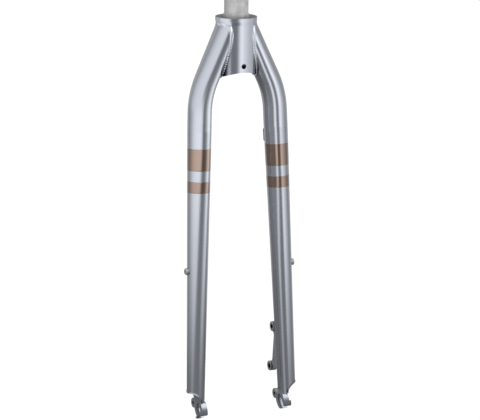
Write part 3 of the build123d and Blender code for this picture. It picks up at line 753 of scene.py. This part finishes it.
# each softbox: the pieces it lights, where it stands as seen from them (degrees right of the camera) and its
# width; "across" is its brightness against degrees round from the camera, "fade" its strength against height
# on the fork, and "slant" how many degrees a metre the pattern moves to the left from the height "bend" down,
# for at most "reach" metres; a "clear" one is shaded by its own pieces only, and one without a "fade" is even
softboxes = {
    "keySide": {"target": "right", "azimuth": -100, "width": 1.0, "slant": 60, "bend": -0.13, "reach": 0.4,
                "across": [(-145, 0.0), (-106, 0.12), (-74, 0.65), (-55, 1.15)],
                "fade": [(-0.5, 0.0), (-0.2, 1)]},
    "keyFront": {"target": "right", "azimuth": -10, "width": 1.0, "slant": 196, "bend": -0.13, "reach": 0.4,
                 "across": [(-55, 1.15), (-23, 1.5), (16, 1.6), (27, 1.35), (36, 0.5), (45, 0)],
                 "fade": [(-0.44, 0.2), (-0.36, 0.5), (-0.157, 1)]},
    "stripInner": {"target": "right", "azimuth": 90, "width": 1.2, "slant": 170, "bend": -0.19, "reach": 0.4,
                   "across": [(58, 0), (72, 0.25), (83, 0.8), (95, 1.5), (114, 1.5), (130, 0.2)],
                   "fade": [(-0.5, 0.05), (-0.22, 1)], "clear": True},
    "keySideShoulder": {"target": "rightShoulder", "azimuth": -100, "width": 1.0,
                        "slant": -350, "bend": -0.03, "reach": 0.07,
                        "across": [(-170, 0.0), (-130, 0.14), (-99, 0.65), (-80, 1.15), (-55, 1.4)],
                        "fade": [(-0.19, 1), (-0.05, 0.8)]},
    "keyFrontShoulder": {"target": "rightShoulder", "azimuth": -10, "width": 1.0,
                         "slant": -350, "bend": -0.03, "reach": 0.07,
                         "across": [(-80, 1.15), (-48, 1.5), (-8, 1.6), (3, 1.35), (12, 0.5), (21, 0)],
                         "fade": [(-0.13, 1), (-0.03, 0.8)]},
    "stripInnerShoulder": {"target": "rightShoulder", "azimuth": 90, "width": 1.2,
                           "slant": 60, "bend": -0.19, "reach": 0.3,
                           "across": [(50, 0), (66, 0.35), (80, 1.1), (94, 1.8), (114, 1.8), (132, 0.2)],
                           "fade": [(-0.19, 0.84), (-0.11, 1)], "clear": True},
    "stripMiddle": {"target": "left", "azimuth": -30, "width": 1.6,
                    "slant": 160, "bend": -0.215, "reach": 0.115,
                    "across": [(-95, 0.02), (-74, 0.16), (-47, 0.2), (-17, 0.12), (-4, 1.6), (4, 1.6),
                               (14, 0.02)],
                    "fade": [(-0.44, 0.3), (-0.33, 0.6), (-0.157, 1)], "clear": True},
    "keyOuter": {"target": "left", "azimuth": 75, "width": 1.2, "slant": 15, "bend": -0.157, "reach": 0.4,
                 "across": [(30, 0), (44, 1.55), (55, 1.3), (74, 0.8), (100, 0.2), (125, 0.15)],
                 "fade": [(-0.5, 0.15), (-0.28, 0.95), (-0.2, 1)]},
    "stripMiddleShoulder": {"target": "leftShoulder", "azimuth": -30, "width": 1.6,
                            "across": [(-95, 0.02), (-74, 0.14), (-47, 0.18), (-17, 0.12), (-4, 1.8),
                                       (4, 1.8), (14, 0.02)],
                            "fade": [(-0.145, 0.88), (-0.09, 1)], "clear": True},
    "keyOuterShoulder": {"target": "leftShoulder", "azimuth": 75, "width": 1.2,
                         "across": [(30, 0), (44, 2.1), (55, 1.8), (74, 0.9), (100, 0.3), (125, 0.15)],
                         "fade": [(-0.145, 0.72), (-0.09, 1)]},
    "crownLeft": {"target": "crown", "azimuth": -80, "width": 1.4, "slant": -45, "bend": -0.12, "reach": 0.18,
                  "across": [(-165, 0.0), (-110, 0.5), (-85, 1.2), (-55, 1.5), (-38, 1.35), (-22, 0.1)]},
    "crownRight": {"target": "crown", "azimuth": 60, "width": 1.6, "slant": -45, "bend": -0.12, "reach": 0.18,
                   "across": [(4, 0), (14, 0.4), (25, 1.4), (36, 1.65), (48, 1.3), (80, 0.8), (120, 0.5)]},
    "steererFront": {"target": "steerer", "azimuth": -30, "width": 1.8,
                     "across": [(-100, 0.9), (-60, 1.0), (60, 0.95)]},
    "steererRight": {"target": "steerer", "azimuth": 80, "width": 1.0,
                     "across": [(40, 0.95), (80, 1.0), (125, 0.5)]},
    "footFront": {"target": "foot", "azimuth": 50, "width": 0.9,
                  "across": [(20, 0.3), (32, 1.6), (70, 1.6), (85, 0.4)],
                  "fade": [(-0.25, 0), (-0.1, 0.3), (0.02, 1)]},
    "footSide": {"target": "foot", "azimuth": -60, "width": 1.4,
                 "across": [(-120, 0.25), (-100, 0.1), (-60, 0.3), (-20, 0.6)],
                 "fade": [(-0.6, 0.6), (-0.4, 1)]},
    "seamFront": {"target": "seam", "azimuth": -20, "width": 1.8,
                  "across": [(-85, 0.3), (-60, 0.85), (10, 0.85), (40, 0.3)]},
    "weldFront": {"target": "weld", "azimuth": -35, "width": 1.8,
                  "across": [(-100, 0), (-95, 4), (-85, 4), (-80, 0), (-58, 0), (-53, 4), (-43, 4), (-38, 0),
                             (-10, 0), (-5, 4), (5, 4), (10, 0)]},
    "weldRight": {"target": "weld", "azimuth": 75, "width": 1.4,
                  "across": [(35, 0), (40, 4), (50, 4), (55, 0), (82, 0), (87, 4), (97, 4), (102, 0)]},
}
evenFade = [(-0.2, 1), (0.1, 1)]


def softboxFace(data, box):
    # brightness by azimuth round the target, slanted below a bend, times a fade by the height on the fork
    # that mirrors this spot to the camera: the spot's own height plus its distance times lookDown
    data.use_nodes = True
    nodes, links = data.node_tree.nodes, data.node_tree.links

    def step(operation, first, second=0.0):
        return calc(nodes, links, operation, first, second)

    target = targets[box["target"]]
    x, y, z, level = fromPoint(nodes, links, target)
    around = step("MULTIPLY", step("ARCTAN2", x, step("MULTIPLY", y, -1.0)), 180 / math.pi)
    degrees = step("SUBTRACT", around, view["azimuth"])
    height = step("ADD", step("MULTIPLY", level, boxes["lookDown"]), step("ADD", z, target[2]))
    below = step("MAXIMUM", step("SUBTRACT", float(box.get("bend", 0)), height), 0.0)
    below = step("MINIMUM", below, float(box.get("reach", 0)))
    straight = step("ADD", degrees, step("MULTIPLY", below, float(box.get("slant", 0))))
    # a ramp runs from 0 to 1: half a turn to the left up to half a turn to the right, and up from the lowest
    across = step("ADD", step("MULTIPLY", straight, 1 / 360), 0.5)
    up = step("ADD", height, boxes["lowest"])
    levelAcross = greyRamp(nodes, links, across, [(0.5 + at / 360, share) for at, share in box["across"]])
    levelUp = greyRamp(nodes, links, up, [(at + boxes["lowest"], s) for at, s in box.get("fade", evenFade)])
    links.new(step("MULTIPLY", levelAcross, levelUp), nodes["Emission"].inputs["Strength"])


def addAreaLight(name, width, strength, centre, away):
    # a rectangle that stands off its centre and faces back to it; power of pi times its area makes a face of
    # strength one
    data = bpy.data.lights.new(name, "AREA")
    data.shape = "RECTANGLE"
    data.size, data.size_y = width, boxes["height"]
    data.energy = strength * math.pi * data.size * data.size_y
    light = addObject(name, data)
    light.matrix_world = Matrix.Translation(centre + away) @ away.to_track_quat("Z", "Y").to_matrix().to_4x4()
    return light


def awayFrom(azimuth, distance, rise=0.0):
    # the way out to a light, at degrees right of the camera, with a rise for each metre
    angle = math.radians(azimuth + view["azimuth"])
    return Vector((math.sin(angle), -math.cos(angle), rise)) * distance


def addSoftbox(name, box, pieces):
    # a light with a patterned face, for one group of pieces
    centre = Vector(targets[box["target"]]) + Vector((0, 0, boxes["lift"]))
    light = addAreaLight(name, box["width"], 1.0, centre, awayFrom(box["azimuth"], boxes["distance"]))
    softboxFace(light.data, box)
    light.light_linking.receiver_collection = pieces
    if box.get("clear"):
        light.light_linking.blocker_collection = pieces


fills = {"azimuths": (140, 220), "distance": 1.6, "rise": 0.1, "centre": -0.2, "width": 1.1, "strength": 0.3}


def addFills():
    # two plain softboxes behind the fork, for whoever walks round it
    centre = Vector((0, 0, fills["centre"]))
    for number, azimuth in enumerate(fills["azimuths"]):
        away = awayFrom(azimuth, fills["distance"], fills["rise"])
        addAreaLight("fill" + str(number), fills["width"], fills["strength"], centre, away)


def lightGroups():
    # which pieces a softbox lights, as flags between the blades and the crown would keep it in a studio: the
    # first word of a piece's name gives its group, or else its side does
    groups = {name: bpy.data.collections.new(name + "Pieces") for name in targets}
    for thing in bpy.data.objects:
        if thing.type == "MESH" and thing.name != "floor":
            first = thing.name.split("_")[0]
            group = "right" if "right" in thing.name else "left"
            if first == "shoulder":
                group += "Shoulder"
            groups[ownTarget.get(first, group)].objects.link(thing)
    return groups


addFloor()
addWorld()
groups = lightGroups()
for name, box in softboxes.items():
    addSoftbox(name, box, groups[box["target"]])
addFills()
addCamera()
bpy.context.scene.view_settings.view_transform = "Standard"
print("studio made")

» EXERCISE INSTRUCTIONS
Scan the material line by line and report each one that contains "scene".

» RESPONSE TO THIS TASK
Write part 3 of the build123d and Blender code for this picture. It picks up at line 753 of scene.py. This part finishes it.
bpy.context.scene.view_settings.view_transform = "Standard"